Every one must have observed faces and forms which,
without any resembling feature, make a like impression
on the beholder. A particular picture or copy of
verses, if it do not awaken the same train of images,
will yet superinduce the same sentiment as some wild
mountain walk, although the resemblance is nowise
obvious to the senses, but is occult and out of the
reach of the understanding. Nature is an endless
combination and repetition of a very few laws. She
hums the old well-known air through innumerable
variations.

Nature is full of a sublime family likeness throughout
her works, and delights in startling us with resemblances
in the most unexpected quarters. I have seen the head of
an old sachem of the forest which at once reminded the
eye of a bald mountain summit, and the furrows of the brow
suggested the strata of the rock. There are men whose
manners have the same essential splendor as the simple
and awful sculpture on the friezes of the Parthenon and
the remains of the earliest Greek art. And there are
compositions of the same strain to be found in the books
of all ages. What is Guido's Rospigliosi Aurora but a
morning thought, as the horses in it are only a morning
cloud? If any one will but take pains to observe the
variety of actions to which he is equally inclined in
certain moods of mind, and those to which he is averse,
he will see how deep is the chain of affinity.
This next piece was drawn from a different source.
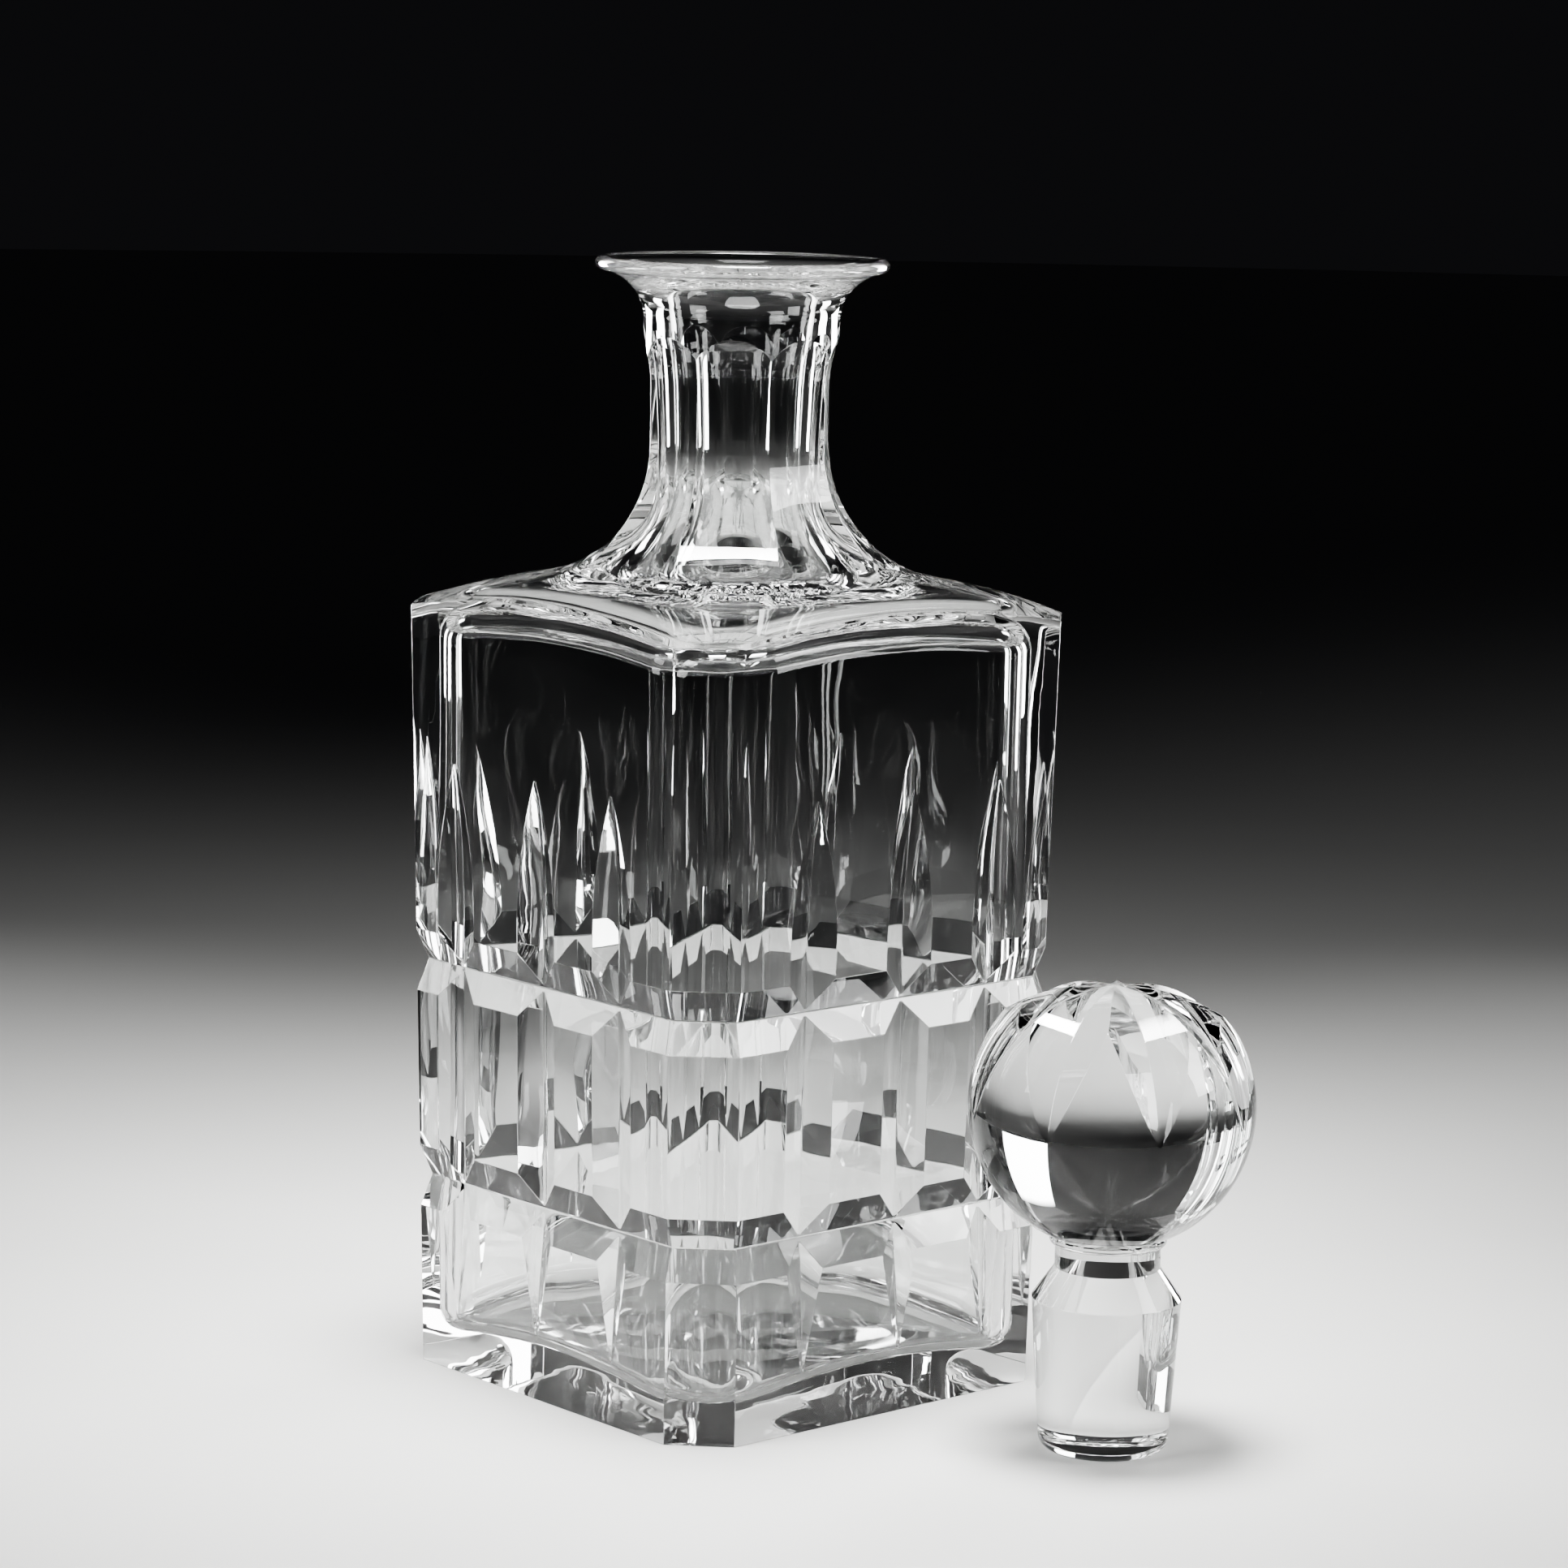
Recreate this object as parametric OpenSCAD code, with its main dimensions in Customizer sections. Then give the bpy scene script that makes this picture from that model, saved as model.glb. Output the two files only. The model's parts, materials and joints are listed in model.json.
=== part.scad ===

A painter told me that nobody could draw a tree
without in some sort becoming a tree; or draw a child
by studying the outlines of its form merely,--but,
by watching for a time his motions and plays, the
painter enters into his nature and can then draw him
at will in every attitude. So Roos "entered into the
inmost nature of a sheep." I knew a draughtsman
employed in a public survey who found that he could
not sketch the rocks until their geological structure
was first explained to him. In a certain state of
thought is the common origin of very diverse works. It
is the spirit and not the fact that is identical. By a
deeper apprehension, and not primarily by a painful
acquisition of many manual skills, the artist attains
the power of awakening other souls to a given activity.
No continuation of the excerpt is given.